## LISTING

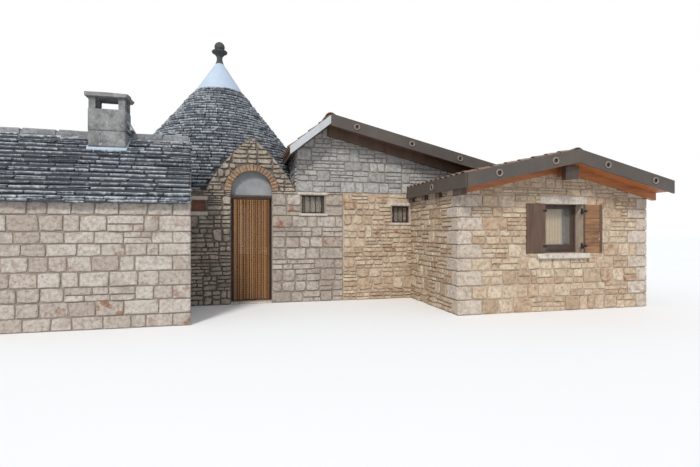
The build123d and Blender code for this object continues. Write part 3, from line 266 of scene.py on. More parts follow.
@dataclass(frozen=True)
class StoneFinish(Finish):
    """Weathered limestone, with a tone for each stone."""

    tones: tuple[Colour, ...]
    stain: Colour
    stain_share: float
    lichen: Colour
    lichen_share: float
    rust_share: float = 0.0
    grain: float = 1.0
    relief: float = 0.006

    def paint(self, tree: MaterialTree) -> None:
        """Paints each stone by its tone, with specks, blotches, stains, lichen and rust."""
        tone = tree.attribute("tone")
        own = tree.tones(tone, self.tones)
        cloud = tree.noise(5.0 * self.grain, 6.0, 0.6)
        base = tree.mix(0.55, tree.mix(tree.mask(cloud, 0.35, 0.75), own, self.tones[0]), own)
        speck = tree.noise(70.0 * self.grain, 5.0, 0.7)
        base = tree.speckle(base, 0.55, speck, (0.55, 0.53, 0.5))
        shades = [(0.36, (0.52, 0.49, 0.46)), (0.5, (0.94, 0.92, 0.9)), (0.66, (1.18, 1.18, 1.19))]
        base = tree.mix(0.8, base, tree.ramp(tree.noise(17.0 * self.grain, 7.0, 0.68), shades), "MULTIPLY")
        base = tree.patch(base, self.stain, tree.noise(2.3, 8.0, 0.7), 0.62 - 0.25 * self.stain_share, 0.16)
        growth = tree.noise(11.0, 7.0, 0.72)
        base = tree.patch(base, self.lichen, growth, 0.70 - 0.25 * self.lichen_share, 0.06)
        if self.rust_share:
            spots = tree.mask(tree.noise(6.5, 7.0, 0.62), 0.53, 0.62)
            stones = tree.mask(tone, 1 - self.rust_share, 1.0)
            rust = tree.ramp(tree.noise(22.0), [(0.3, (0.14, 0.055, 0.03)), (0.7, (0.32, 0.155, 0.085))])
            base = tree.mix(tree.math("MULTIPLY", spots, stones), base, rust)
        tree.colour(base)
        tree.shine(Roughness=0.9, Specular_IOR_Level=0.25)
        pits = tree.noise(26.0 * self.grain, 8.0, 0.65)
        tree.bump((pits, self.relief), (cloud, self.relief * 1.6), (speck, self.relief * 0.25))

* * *

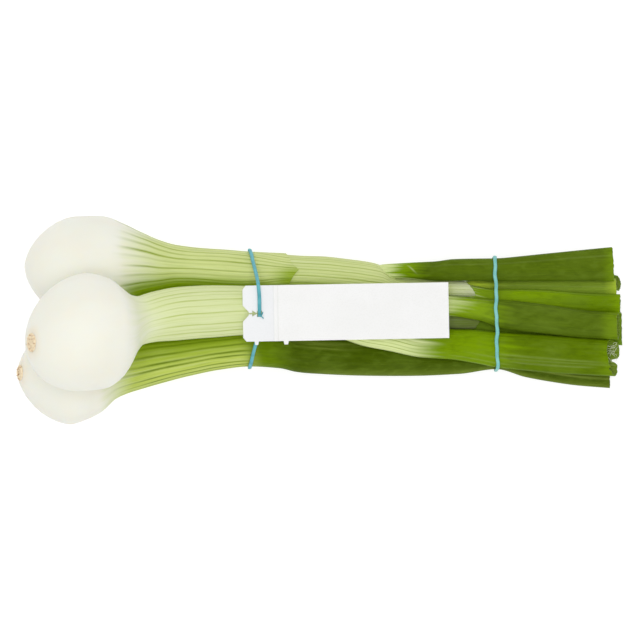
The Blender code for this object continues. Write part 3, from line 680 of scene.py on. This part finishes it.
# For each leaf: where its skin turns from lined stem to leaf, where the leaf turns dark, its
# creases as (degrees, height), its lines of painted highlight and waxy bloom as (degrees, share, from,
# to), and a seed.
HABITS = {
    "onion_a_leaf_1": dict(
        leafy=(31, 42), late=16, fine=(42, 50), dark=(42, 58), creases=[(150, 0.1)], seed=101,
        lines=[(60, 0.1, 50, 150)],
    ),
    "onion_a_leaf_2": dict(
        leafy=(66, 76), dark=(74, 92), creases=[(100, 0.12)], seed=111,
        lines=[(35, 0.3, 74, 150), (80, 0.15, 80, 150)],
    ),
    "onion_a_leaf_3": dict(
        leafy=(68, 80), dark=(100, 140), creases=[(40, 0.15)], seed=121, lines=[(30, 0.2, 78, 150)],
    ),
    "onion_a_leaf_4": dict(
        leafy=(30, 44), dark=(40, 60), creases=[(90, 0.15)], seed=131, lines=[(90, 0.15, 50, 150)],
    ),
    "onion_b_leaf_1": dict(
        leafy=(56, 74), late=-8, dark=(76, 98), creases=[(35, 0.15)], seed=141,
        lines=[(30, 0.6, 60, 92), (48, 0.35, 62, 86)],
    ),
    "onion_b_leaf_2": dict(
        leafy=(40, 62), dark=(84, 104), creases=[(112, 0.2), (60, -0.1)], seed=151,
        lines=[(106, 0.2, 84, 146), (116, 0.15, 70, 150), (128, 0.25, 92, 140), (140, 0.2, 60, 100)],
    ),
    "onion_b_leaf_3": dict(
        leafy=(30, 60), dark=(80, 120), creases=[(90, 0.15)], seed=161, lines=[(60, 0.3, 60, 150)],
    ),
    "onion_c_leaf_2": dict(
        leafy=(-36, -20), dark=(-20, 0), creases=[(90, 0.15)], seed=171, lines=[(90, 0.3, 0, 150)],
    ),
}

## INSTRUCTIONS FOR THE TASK
In the listing above, find the line containing "The build123d and" and the line containing "relief: float = 0.006". Output them and every line between, exactly, and nothing else.

## EXERCISE RESULT
The build123d and Blender code for this object continues. Write part 3, from line 266 of scene.py on. More parts follow.
@dataclass(frozen=True)
class StoneFinish(Finish):
    """Weathered limestone, with a tone for each stone."""

    tones: tuple[Colour, ...]
    stain: Colour
    stain_share: float
    lichen: Colour
    lichen_share: float
    rust_share: float = 0.0
    grain: float = 1.0
    relief: float = 0.006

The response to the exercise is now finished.